Isolation was a big problem for me for quite some time. I was depressed, struggling to make new friends, and just wasn’t sure what I could do about it. I had epilepsy, but I didn’t know anybody else who had it either. Eventually, I met a few people through a Manchester group meeting that was set up by Epilepsy Action. But it wasn’t many.
We need more meeting groups. Meeting groups for many people to attend. People with disabilities should unite on a one-to-one basis so they can interact with others and socialise more. They can learn about the problems of others, talk to other people about their own, and gather advice from other people too.
As well as that, the meeting group will have key speakers at every meeting event. At the first few meetings, I’m guessing this will be me. These people can help organise meetings, speak out to make people aware of issues, and appraise others for dealing with them.

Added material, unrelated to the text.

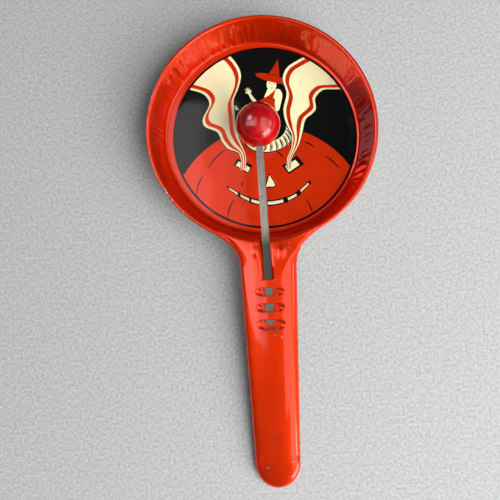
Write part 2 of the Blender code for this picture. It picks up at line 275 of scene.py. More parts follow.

In the future (although it could take quite a while) I like to idea of holding a website for people with or caring for people with disabilities to sign up for and communicate with others online. The website could involve news of important events regarding disability, hold forums, updates on meetings, and other useful information as well.
All in all, I want to create a headquarters for disabled people. By doing this, we can bring key problems to the centre of attention. We can shout out louder than ever before against intolerance of disability.
Greater Manchester will be Leading the Way
Building the way up to a brighter future will probably start by setting up meetings in Greater Manchester. It’s where I live. There are other disability groups in the area, and I’ll talk to them when possible, getting to know how they run their own business too.
It could take a while to do this. But I’m sick and tired of our problems being published at the back of the newspaper. Issues are being swept under the carpet, and it’s time to give them some light. People without a disability should know more about the problems that disabled people deal with too.
There’s so many ongoing problems for disabled people, and it’s time for people with disabilities to receive much more respect from others.